At rest, no air is going through so the engine heats up really fast, but in motion, the air is forced through the radiator courtesy of the car literally “cutting” through the air, so the engine cools as the car moves but warms up at rest.
I’m a small scale farmer and have been using an old Ford Courier pick up whose maintenance cost is extremely high. I have seen a TATA pick up fitted with 2956cc diesel engine and a very spacious flat bed body.
The only problem is the roaring sound the engine makes — similar to that of a tractor! Would this be a good vehicle? My only alternative is a second-hand Toyota?
I don’t know much about the 207 DI (except for the reminder that some things clatter and roar in an uncharismatic manner, sounding almost as bad as our MPs demanding a Sh 9m-apiece send-off package).
No complaints have surfaced about this car (unlike the case with our parliamentarians) so I’m guessing it would not be a bad buy in the foreseeable future. Try one. At least you can rest assured that if it goes wrong it will not be expensive to maintain (again, unlike our Honorable Members): TATAs are easy on the pocket, both in purchase and running costs.
Habari ya leo? You have done some articles on the Galant GDI 1998 model in the past. Kindly share them with me. Also, I recently changed the rear shocks of my Galant and it’s now making some squeaky noises. What could be the cause? Looking forward to hearing from you.

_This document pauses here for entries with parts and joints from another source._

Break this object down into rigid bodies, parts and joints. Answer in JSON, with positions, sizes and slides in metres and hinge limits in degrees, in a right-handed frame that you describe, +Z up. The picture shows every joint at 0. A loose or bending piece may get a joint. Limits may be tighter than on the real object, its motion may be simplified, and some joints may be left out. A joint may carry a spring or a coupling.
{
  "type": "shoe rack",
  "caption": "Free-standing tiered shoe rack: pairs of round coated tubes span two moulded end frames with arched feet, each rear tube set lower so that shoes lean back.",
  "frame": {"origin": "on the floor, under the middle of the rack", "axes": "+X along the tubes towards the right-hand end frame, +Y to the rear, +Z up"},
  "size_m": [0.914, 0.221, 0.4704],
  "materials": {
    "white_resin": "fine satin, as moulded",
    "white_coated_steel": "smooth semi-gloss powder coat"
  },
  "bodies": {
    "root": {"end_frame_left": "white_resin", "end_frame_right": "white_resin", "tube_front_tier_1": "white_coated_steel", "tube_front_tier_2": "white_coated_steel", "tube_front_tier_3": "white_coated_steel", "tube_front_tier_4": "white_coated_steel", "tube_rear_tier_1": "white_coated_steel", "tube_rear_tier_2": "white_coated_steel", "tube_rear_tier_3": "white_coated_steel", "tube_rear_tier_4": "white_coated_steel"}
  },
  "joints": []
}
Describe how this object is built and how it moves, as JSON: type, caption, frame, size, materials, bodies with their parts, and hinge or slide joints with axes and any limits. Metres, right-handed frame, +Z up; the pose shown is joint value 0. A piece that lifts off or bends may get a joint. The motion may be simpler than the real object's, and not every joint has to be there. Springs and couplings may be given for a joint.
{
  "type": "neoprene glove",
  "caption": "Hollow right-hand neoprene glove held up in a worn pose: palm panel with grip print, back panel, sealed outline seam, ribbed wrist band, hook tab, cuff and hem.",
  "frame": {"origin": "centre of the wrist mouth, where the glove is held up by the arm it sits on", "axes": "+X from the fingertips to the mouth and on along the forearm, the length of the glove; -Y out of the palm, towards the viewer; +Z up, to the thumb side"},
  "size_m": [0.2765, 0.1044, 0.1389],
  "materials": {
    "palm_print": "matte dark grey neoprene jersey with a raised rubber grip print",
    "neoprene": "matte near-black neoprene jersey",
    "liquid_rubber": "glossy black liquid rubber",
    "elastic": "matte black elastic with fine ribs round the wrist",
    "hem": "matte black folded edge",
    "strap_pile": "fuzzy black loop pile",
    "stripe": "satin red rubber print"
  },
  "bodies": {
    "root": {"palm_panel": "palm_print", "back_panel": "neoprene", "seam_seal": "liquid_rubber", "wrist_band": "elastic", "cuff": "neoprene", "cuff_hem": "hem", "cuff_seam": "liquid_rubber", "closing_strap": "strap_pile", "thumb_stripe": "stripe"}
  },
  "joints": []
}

I’ve actually only answered some few questions about the Galant, I have not done a full article on one yet. Maybe I should. The squeaky noises are because the shocks are new.
Give them some time to bed-in properly then they will be quiet. If they don’t shut the hell up then they are not sitting properly in their mounts (huge tolerances or out of line) and so some metal parts are rubbing against each other, creating the squeak. My vote is on the first surmise.